Ping slow on serial interface

Discussion in 'Cisco' started by ns, Dec 14, 2004.

  1. ns

    ns Guest

    Hi all,

    i have two cisco router serie 1700 connected by serial link (193 KBytes/s or
    1544 Kbits).

    The speed access to the remote router seem to be slow.

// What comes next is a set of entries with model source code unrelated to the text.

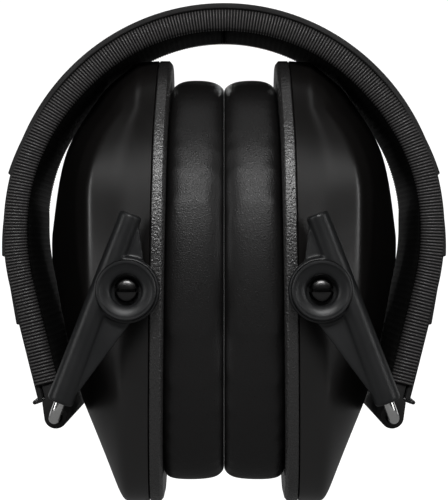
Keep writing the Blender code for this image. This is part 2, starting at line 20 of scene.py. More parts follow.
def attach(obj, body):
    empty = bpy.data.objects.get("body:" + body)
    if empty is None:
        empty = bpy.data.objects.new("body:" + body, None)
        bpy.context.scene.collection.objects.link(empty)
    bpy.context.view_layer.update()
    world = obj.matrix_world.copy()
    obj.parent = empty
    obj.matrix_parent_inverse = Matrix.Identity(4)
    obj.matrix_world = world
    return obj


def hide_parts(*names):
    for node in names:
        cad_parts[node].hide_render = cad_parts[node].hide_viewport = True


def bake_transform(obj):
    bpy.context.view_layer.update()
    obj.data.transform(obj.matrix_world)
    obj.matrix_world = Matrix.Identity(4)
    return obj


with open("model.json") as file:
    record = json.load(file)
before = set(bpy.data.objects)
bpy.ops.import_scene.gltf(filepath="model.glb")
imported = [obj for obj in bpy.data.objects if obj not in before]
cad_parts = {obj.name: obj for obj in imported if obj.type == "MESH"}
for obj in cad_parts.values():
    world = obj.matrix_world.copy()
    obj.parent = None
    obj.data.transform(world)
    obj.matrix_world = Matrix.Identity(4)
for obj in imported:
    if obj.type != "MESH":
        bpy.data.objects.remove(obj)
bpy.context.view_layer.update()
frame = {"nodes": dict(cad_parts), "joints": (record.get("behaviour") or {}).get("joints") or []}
MM = 0.001
SIDES = {"left": -1, "right": 1}
ENDS = {"front": -1, "rear": 1}
joints = {j["name"]: j for j in frame["joints"]}

# %% [markdown]
# ## Working by hand, in code
#
# Blender's operators act on whatever is selected, and the frame's parts arrive selected. So the
# first helpers clear the selection, open one piece for editing, and apply a modifier to it.

# %% Helpers for selecting, editing and finishing
def deselect_all():
    if bpy.context.mode != "OBJECT":
        bpy.ops.object.mode_set(mode="OBJECT")
    bpy.ops.object.select_all(action="DESELECT")


def make_active(piece):
    deselect_all()
    piece.select_set(True)
    bpy.context.view_layer.objects.active = piece


@contextmanager
def editing(piece):
    """Edit mode on one piece, with everything in it selected."""
    make_active(piece)
    bpy.ops.object.mode_set(mode="EDIT")
    bpy.ops.mesh.select_all(action="SELECT")
    yield bmesh.from_edit_mesh(piece.data)
    bmesh.update_edit_mesh(piece.data)
    bpy.ops.object.mode_set(mode="OBJECT")


def named(name):
    """Name the object that an operator has just added, and bake its place into its mesh."""
    piece = bpy.context.object
    piece.name = piece.data.name = name
    bpy.ops.object.transform_apply(location=True, rotation=True, scale=True)
    return piece


def modify(piece, kind, **settings):
    """Add one modifier, set it and apply it."""
    make_active(piece)
    modifier = piece.modifiers.new(kind.lower(), kind)
    for key, value in settings.items():
        setattr(modifier, key, value)
    bpy.ops.object.modifier_apply(modifier=modifier.name)
    return piece


def combine(piece, tool, operation):
    """One Boolean with another piece, which is then removed."""
    modify(piece, "BOOLEAN", operation=operation, object=tool, solver="EXACT")
    bpy.data.objects.remove(tool, do_unlink=True)
    return piece


def face_outwards(piece):
    with editing(piece):
        bpy.ops.mesh.remove_doubles(threshold=1e-6)
        bpy.ops.mesh.normals_make_consistent(inside=False)
    return piece


def shade(piece, angle=30):
    make_active(piece)
    bpy.ops.object.shade_smooth_by_angle(angle=math.radians(angle))
    return piece


def reflected(piece, name, flip_x, flip_y):
    """A copy with its own mesh and none of the frame marks, mirrored in x = 0 and y = 0."""
    make_active(piece)
    bpy.ops.object.duplicate()
    copy = bpy.context.object
    for mark in list(copy.keys()):
        del copy[mark]
    copy.scale = (flip_x, flip_y, 1)
    named(name)
    if flip_x * flip_y < 0:
        with editing(copy):
            bpy.ops.mesh.normals_make_consistent(inside=False)
    return copy


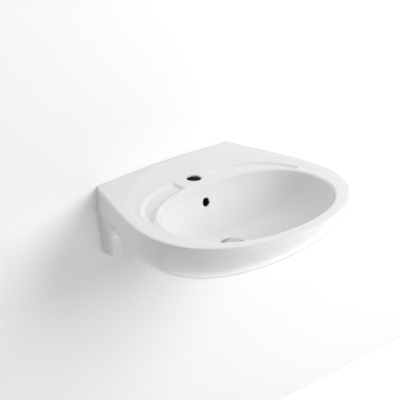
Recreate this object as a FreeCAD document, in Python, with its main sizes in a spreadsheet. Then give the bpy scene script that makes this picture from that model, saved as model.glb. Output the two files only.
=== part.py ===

For exemple, when i
    lunch ping, the response is slow...
    =================================================================
    MyRouterA#ping ip
    Target IP address: 192.168.1.2
    Repeat count [5]: 30
    Datagram size [100]: 1500
    Timeout in seconds [2]:
    Extended commands [n]:
    Sweep range of sizes [n]:
    Type escape sequence to abort.
    Sending 30, 1500-byte ICMP Echos to 192.168.1.2, timeout is 2 seconds:
    !!!!!!!!!!!!!!!!!!!!!!!!!!!!!!
    Success rate is 100 percent (30/30), round-trip min/avg/max = 180/182/184 ms
    MyRouterA#
    =================================================================
    The serial configuration of my router (MyRouterA) is :

    interface Serial0
    ip address 192.168.1.1 255.255.255.252
    ==================================
    i added commande "bandwidth=1544" but i have the same problem.
    i confirm that's the bandwidth is not saturated, i juste have 3% utilization
    of 193 Kbytes

    Can you tell me what's i need to do please ?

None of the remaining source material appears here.